Vascular care has come a long way

“Approximately 60 to 70 percent of vascular surgery procedures are performed with a minimally invasive approach,” says Michael Singh, MD, chief of Surgical Services and chief of Vascular Surgery at UPMC Shadyside, and co-director of the UPMC Heart and Vascular Institute Aortic Center. 

Dr. Singh explains that “vascular surgeons have the ability to manage conditions that affect the arteries, veins, and lymphatic system from the head down to the toes. The exception is the heart, which is best managed by the cardiology and cardiothoracic surgery teams.” 

Dr. Singh’s area of expertise is the thoracic and abdominal aorta, the main blood vessel emanating from the heart and extending into the abdomen, where it bifurcates to the left and right iliac arteries. For a variety of reasons, the aorta can develop stenoses, dissect, or degenerate, which is called an aneurysm. It represents a focal weakening of the blood vessel wall and leads to a dilation of the vessel. This can be a very serious condition, because if an aneurysm ruptures, the mortality rate is between 80 and 90 percent. 
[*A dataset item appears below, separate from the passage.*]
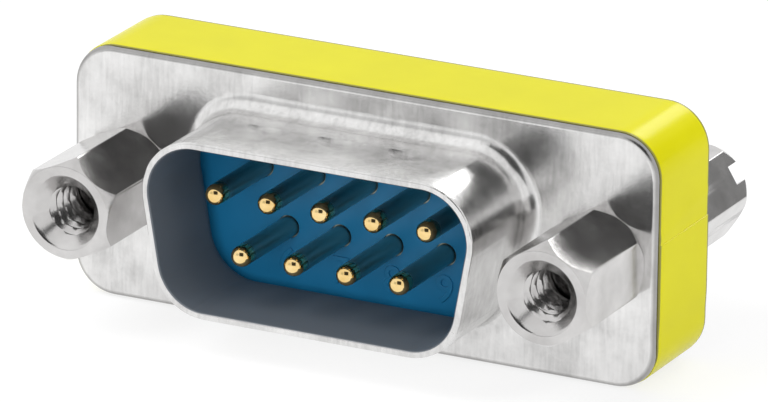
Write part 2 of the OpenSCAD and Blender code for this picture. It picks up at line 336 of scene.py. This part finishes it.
def ring_mesh(name, columns, closed_path=False):
    """Joins columns of points, side by side around an axis, into one closed surface.

    Each column runs from its first to its last point. Points that all columns share at an
    end become one vertex. With closed_path, a column's last point joins its first.
    """
    bm = bmesh.new()
    rows = len(columns[0])
    ends = {}
    if not closed_path:
        for row in (0, rows - 1):
            first = Vector(columns[0][row])
            if all((Vector(c[row]) - first).length < 1e-9 for c in columns):
                ends[row] = bm.verts.new(first)
    grid = [[ends.get(r) or bm.verts.new(c[r]) for r in range(rows)] for c in columns]
    for i, left in enumerate(grid):
        right = grid[(i + 1) % len(grid)]
        for r in range(rows if closed_path else rows - 1):
            s = (r + 1) % rows
            corners = []
            for v in (left[r], right[r], right[s], left[s]):
                if v not in corners:
                    corners.append(v)
            if len(corners) > 2:
                bm.faces.new(corners)
    bmesh.ops.recalc_face_normals(bm, faces=bm.faces)
    mesh = bpy.data.meshes.new(name)
    bm.to_mesh(mesh)
    bm.free()
    return mesh


# ---------------------------------------------------------------- hex standoffs and rear screws

FRONT_HALF = 2.28 * MM        # half the width across flats of a standoff
REAR_HALF = 2.12 * MM         # half the width across flats of a rear screw head
CORNER_SOFT = 0.12 * MM       # rounding of the six long edges
EDGE_SOFT = 0.035 * MM        # rounding of the rims
NOSE_LEN = 0.75 * MM          # chamfer at the open end
HEEL_LEN = 0.8 * MM           # chamfer at the flange end
FRONT_TIP_R = mounts["front_jack_left"]["dims"]["r_mm"] * MM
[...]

Traditionally, aneurysms have been managed with large incisions to perform open surgical repair. “However, the standard of care has changed,” Dr. Singh says. “Patients often request ‘the least invasive way to fix my aneurysm that is not going to change my long-term quality of life.’ The good news is that we can offer patients a less invasive aneurysm repair where they can essentially walk out of the hospital the following morning with nothing more than a small bandage covering the needle puncture on the top of both thighs. It’s a tremendous advancement in patient care. These less invasive treatment options improve patient care, reduce recovery time, shorten hospital length of stay, and reduce the risk of future aneurysm rupture. These less invasive repairs can be offered for aneurysms in the chest, abdomen, and pelvis.” 
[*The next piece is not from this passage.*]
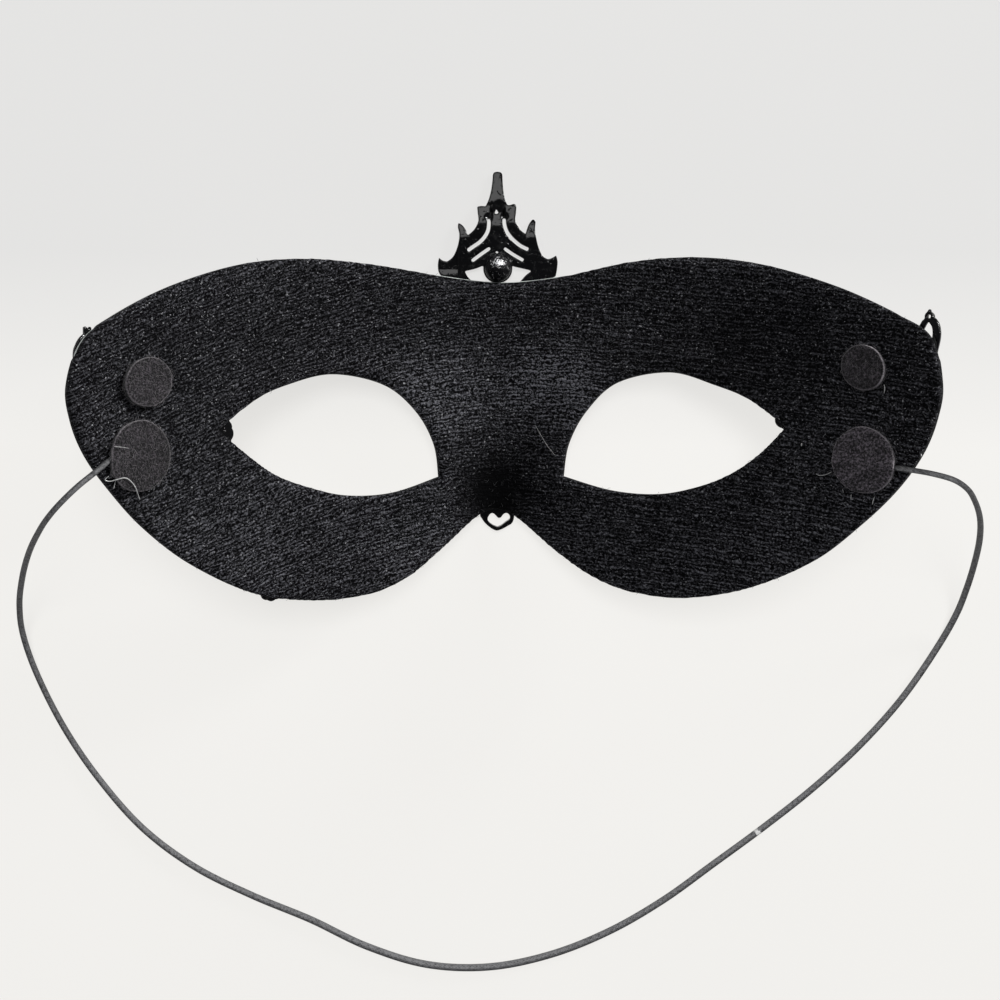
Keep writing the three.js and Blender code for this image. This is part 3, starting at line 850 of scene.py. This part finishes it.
SLOTS = [
    ([(-1.92, 36.5), (-1.78, 35.76), (-1.96, 34.26), (-2.59, 33.02), (-3.61, 31.89), (-4.87, 31.02),
      (-6.09, 30.16)], 0.72),
    ([(1.33, 36.64), (1.35, 35.52), (1.76, 34.15), (2.6, 32.91), (3.62, 31.91), (4.81, 31.04),
      (6.24, 30.4)], 0.72),
    ([(-1.53, 30.7), (-3.35, 29.47), (-5.23, 28.07)], 0.66),
    ([(1.31, 30.66), (2.99, 29.49), (5.23, 28.22)], 0.66),
]
SMALL_HOLES = [
    [(-0.32, 38.54), (0.3, 37.6), (-0.68, 37.45)],
    [(-0.24, 30.23), (0.43, 29.58), (-0.56, 29.63)],
]

# Each hole of the hidden plate: its middle, height and width.
PLATE_HOLES = [(15.5, 6, 2.66), (8, 6.4, 1.68), (-0.5, 6.5, 1.47), (-9, 6.5, 1.54), (-17, 6, 1.82)]

# Each dimple beside a small hole: its middle, radius and depth.
DIMPLES = [(-1.96, 36.87, 0.5, 0.4), (1.45, 37.06, 0.55, 0.45), (0.2, 39.2, 0.7, 0.3)]
CREST_GAP = 0.25
SMALL_GAP = 0.2

# The folds across the crest's back: how high each is, how steeply the back sinks above it, and
# over what height.
SPIKE_FOLD = (39.6, 0.165, 6.5)
SHOULDER_FOLD = (35.7, 0.2, 3.9)
NECK_FOLD = (35.1, 0.2, 2.8)
HORN_FOLD = (32.9, 0.25, 6)
WING_FOLD = (25.2, 0.2, 1.2)
FOLD_SOFTNESS = 0.25
MOST_THINNED = 1.1
BEAD_V = 26.55
CUP_RADIUS = 2.95
CUP_WALL = 0.45
CUP_HEIGHT = 2.3
CUP_FLOOR = 0.9
CUP_OVERLAP = 0.2
CUP_SIDES = 64


def slot_loop(path, width):
    """The rounded outline of a slot along a path, clockwise, with its first end narrower."""
    spine, aside = middle_line(path, CREST_GAP)
    half_width = np.full((len(spine), 1), width / 2)
    half_width[0] *= 0.6
    return np.vstack([spine + aside * half_width, (spine - aside * half_width)[::-1]])


def clockwise(loop):
    x, y = loop.T
    return loop[::-1] if np.sum(x * np.roll(y, -1) - y * np.roll(x, -1)) > 0 else loop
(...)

Dr. Singh oversees several aortic clinical trials that are underway and acknowledges that such trials will “expand treatment indications and hopefully improve vascular care for all patients.

“People deserve to receive high-quality care performed at a spectacular institution, which Shadyside is,” Dr. Singh states. “We’re very fortunate to have state-of-the-art resources and cutting-edge technology here. UPMC is at the leading edge of technology advancement, and we expect to stay there for many decades to come.”